What is asked
Write out the lines from the top of the material through the line with "socket.default_value = value", exactly and with nothing added.

Given information
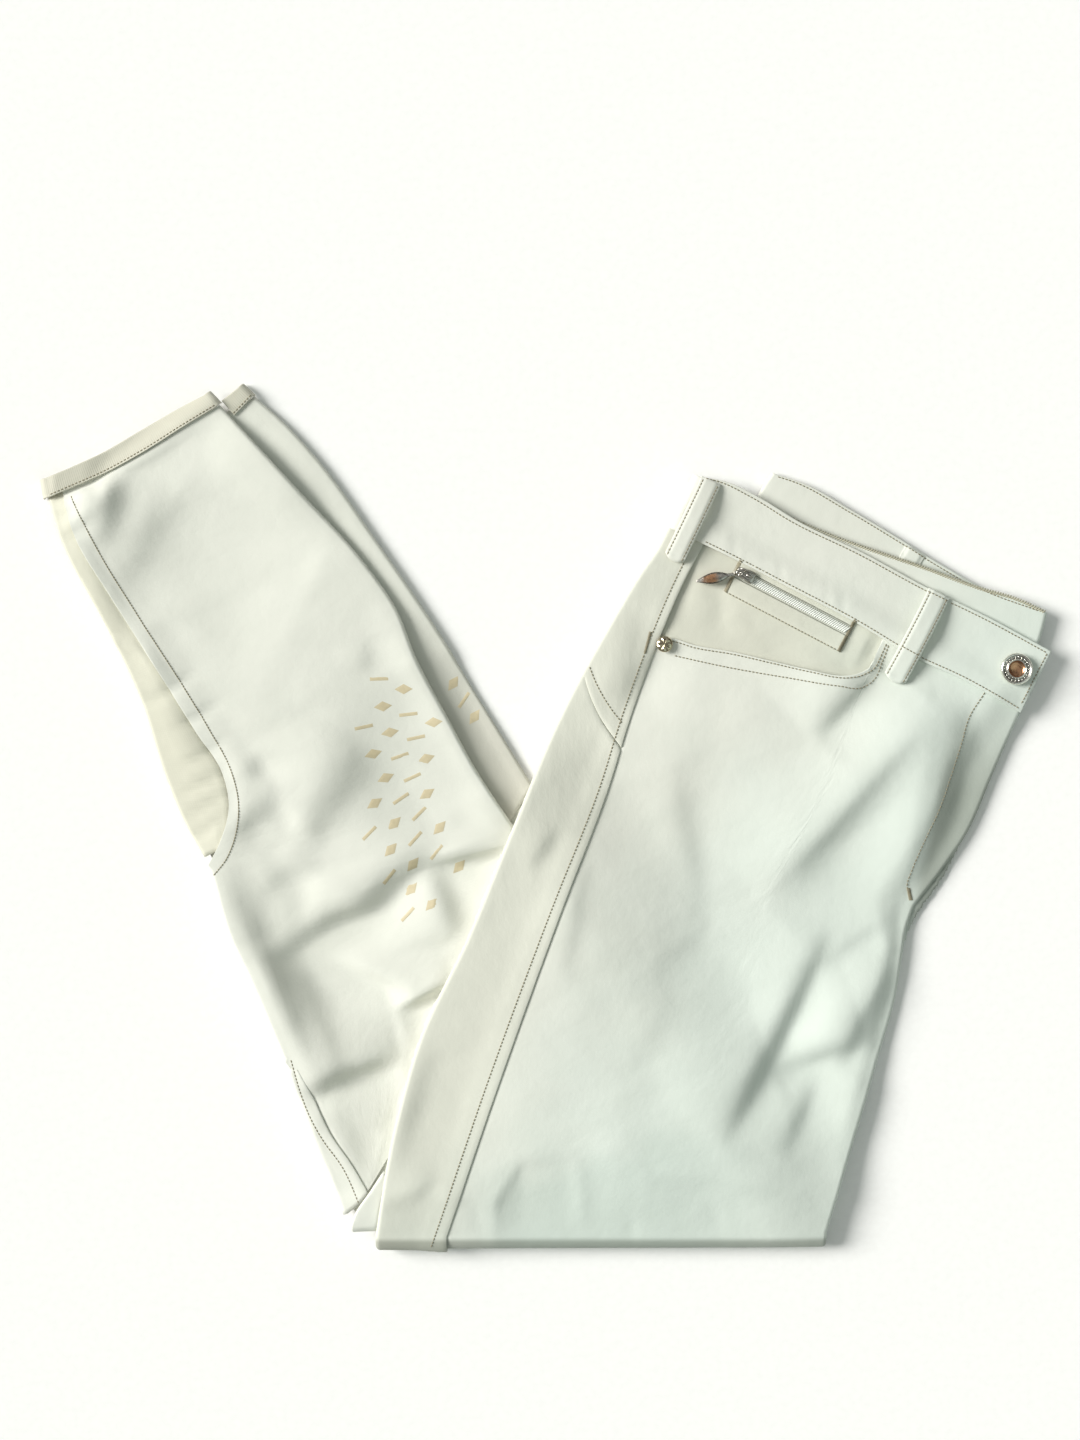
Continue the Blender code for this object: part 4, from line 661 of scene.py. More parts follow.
class Finish:
    """A material and short notation for its nodes."""

    # Sockets of a Mix node for its share and two colours, and for the colour it gives
    COLOUR_INPUTS = (0, 6, 7)
    COLOUR_OUTPUT = 2

    def __init__(self, name, **constants):
        self.material = bpy.data.materials.new(name)
        self.material.use_nodes = True
        self.tree = self.material.node_tree
        self.shader = self.tree.nodes["Principled BSDF"]
        for socket, value in constants.items():
            self.shader.inputs[socket.replace("_", " ")].default_value = value

    def add(self, kind, inputs=(), **settings):
        node = self.tree.nodes.new(kind)
        for name, value in settings.items():
            setattr(node, name, value)
        for socket, value in dict(inputs).items():
            self.feed(node.inputs[socket], value)
        return node

    def feed(self, socket, value):
        """Links a socket to another, or gives it a value of its own."""
        if isinstance(value, bpy.types.NodeSocket):
            self.tree.links.new(value, socket)
        else:
            socket.default_value = value

    def place(self, kind="UV", turn=0.0):
        spot = self.add("ShaderNodeTexCoord").outputs[kind]
        return self.add("ShaderNodeMapping", {"Vector": spot, "Rotation": (0, 0, turn)}).outputs[0]

    def noise(self, spot, scale, detail=2.0, roughness=0.5):
        inputs = {"Vector": spot, "Scale": scale, "Detail": detail, "Roughness": roughness}
        return self.add("ShaderNodeTexNoise", inputs).outputs[0]

    def waves(self, spot, pitch, direction="X", distortion=0.0):
        """Bands with ridges PITCH metres apart. At scale 1, a wave texture has 10 / pi of them to a metre."""
        inputs = {"Vector": spot, "Scale": math.pi / 10 / pitch, "Distortion": distortion}
        return self.add("ShaderNodeTexWave", inputs, bands_direction=direction).outputs[1]

    def math(self, operation, first, second):
        return self.add("ShaderNodeMath", {0: first, 1: second}, operation=operation).outputs[0]

    def range(self, value, low, high, start=0.0, end=1.0):
        """LOW to HIGH as a value goes from START to END."""
        inputs = {"Value": value, "From Min": start, "From Max": end, "To Min": low, "To Max": high}
        return self.add("ShaderNodeMapRange", inputs).outputs[0]

    def mix(self, share, first, second, blend="MIX"):
        node = self.add("ShaderNodeMix", data_type="RGBA", blend_type=blend)
        for socket, value in zip(self.COLOUR_INPUTS, (share, first, second)):
            self.feed(node.inputs[socket], value)
        return node.outputs[self.COLOUR_OUTPUT]

    def painted_light_and_shade(self, tint, nested):
        """Painted light and shade by the cloth's place: cool light at the lower right, shade where it is
        deep.
        """
        apart = self.add("ShaderNodeSeparateXYZ", {"Vector": self.place("Object")})
        x, y = apart.outputs[0], apart.outputs[1]
        down = self.math("SUBTRACT", 0.0, y)
        drift = self.range(self.noise(self.place("Object"), 14, 2.0), -TINT_DRIFT, TINT_DRIFT, *NOISE_SPAN)
        right, up = self.math("MULTIPLY", x, COOL_LIGHT_WAY[0]), self.math("MULTIPLY", y, COOL_LIGHT_WAY[1])
        cool_light = self.eased(self.math("ADD", self.math("SUBTRACT", right, up), drift), *COOL_LIGHT_SPAN)
        low = self.eased(self.math("SUBTRACT", drift, y), *KNEE_SPAN)
        knee_shade = self.math("MULTIPLY", low, self.eased(x, *KNEE_LEFT_SPAN))
        knee_shade = self.math("SUBTRACT", knee_shade, self.math("MULTIPLY", knee_shade, self.eased(x, *KNEE_RIGHT_SPAN)))
        tint = self.mix(cool_light, tint, PAINTED_COOL_LIGHT, "MULTIPLY")
        if nested:
            tint = self.mix(self.eased(down, *STRIP_SHADOW_SPAN), tint, PAINTED_STRIP_SHADOW, "MULTIPLY")
        tint = self.mix(knee_shade, tint, PAINTED_KNEE_SHADE, "MULTIPLY")
        beyond = self.eased(self.math("SUBTRACT", x, self.math("MULTIPLY", y, FLY_SLANT)), *FLY_SPAN)
        fly_shade = self.math("MULTIPLY", beyond, self.eased(down, *FLY_TOP_SPAN))
        fly_shade = self.math("MULTIPLY", fly_shade, self.eased(y, *FLY_LOW_SPAN))
        tint = self.mix(fly_shade, tint, PAINTED_DEEP_SHADE, "MULTIPLY")
        return self.mix(self.eased(down, *KNEE_UNDER_SPAN), tint, PAINTED_DEEP_SHADE, "MULTIPLY")

    def eased(self, value, start, end):
        """0 to 1 as a value goes from START to END, with an eased rise between."""
        return self.add("ShaderNodeMapRange", {"Value": value, "From Min": start, "From Max": end},
                        interpolation_type="SMOOTHSTEP").outputs[0]

    def bump(self, height, distance, strength, under=None):
        inputs = {"Height": height, "Distance": distance, "Strength": strength}
        if under:
            inputs["Normal"] = under
        return self.add("ShaderNodeBump", inputs).outputs[0]

    def link(self, **outputs):
        for socket, output in outputs.items():
            self.tree.links.new(output, self.shader.inputs[socket.replace("_", " ")])
        return self.material


def cloth_finish(name, colour, shade, knit=0.00055, fuzz=0.5, blotches=0.5, ribs=None, roughness=(0.72, 0.9),
                 sheen=0.1, nested=False, rib_depth=0.3):
    """Knitted softshell: small loops, soft blotches and a brushed face, with painted light and shade by
    place.
    """
    made = Finish(name, Sheen_Weight=sheen, Sheen_Roughness=0.45, Specular_IOR_Level=0.22)
    made.shader.inputs["Sheen Tint"].default_value = (1, 1, 1, 1)
    spot = made.place()
    slant = made.place(turn=math.radians(32))
    across, along = made.waves(spot, knit, "X"), made.waves(slant, knit * 1.3, "Y", 0.6)
    loops = made.math("MULTIPLY", across, along)
    brushed = made.noise(spot, 1400, 3.0, 0.65)
    broad = made.noise(spot, 17, 3.0, 0.55)
    cloudy = made.noise(spot, 95, 4.0, 0.6)
    tone = made.math("MULTIPLY", broad, 0.6)
    tone = made.math("ADD", tone, made.math("MULTIPLY", cloudy, 0.4))
    tone = made.range(tone, 0.5 - 0.9 * blotches, 0.5 + 0.9 * blotches, *NOISE_SPAN)
    tint = made.mix(tone, linear(shade), linear(colour))
    pile = made.math("ADD", made.math("MULTIPLY", loops, 1 - fuzz), made.math("MULTIPLY", brushed, fuzz))
    tint = made.mix(made.range(pile, 0.1, 0.0, 0.15, 0.6), tint, linear(shaded(shade, 0.86)))
    tint = made.painted_light_and_shade(tint, nested)
    normal = made.bump(pile, 0.0001, 0.34)
    normal = made.bump(cloudy, 0.0009, 0.35, normal)
    if ribs:
        rib = made.waves(spot, ribs, "X", 0.15)
        tint = made.mix(made.range(rib, 0.4 * rib_depth, 0.0), tint, linear(shaded(shade, 0.82)))
        normal = made.bump(rib, 0.0005, rib_depth, normal)
    rough = made.range(cloudy, *roughness, *NOISE_SPAN)
    return made.link(Base_Color=tint, Roughness=rough, Normal=normal)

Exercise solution
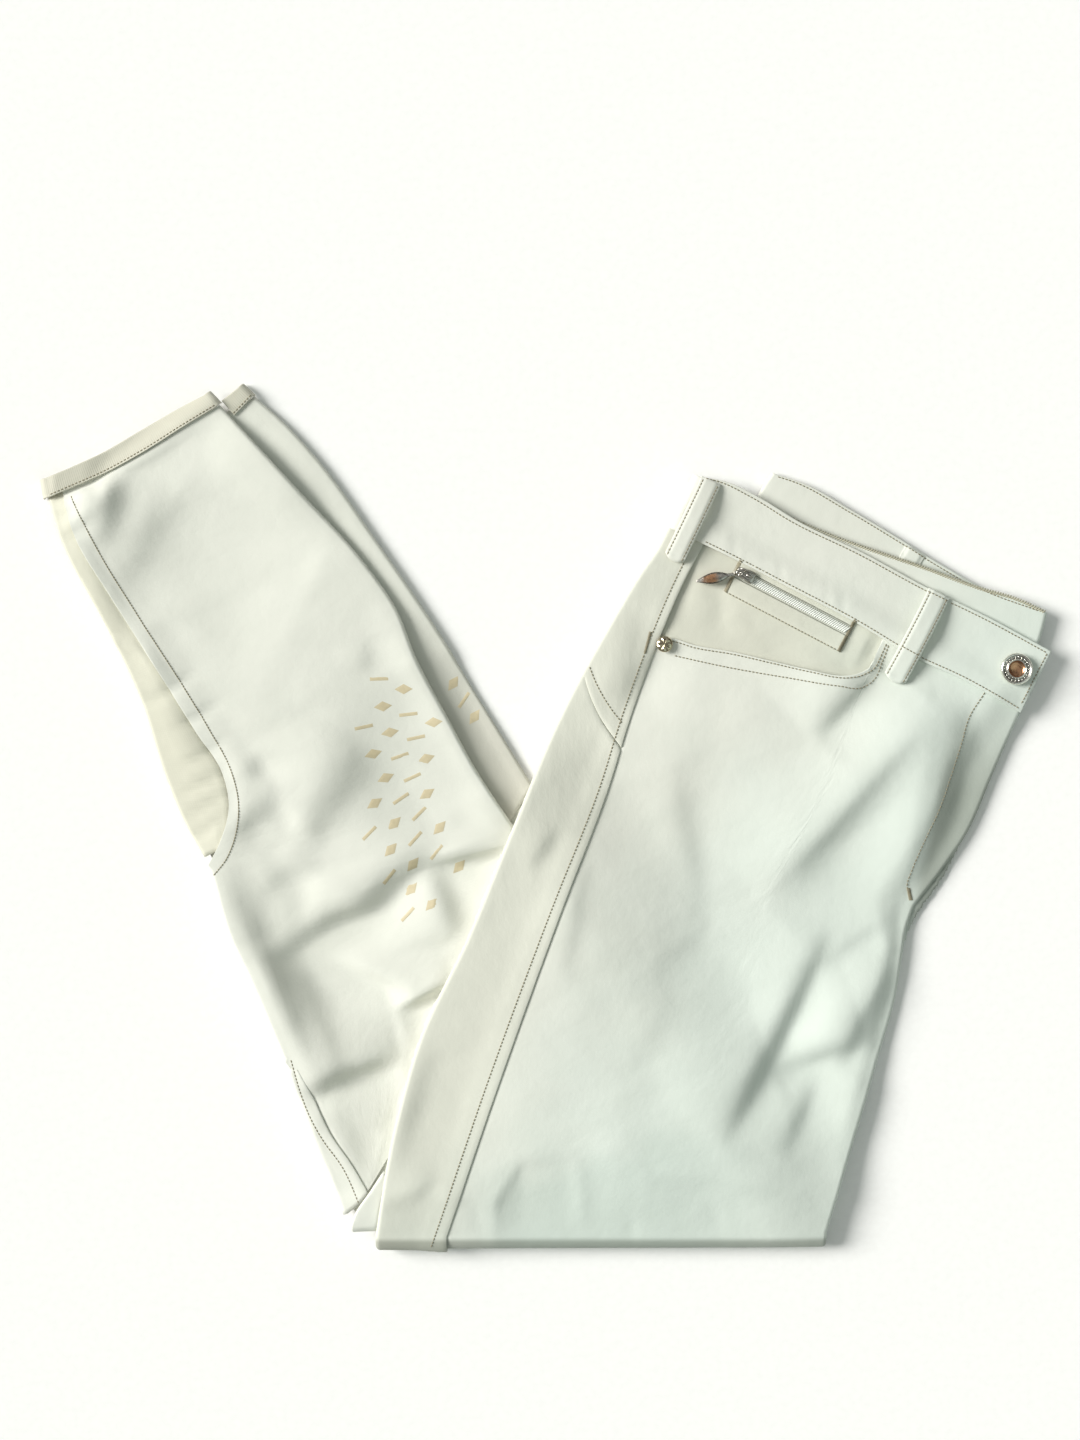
Continue the Blender code for this object: part 4, from line 661 of scene.py. More parts follow.
class Finish:
    """A material and short notation for its nodes."""

    # Sockets of a Mix node for its share and two colours, and for the colour it gives
    COLOUR_INPUTS = (0, 6, 7)
    COLOUR_OUTPUT = 2

    def __init__(self, name, **constants):
        self.material = bpy.data.materials.new(name)
        self.material.use_nodes = True
        self.tree = self.material.node_tree
        self.shader = self.tree.nodes["Principled BSDF"]
        for socket, value in constants.items():
            self.shader.inputs[socket.replace("_", " ")].default_value = value

    def add(self, kind, inputs=(), **settings):
        node = self.tree.nodes.new(kind)
        for name, value in settings.items():
            setattr(node, name, value)
        for socket, value in dict(inputs).items():
            self.feed(node.inputs[socket], value)
        return node

    def feed(self, socket, value):
        """Links a socket to another, or gives it a value of its own."""
        if isinstance(value, bpy.types.NodeSocket):
            self.tree.links.new(value, socket)
        else:
            socket.default_value = value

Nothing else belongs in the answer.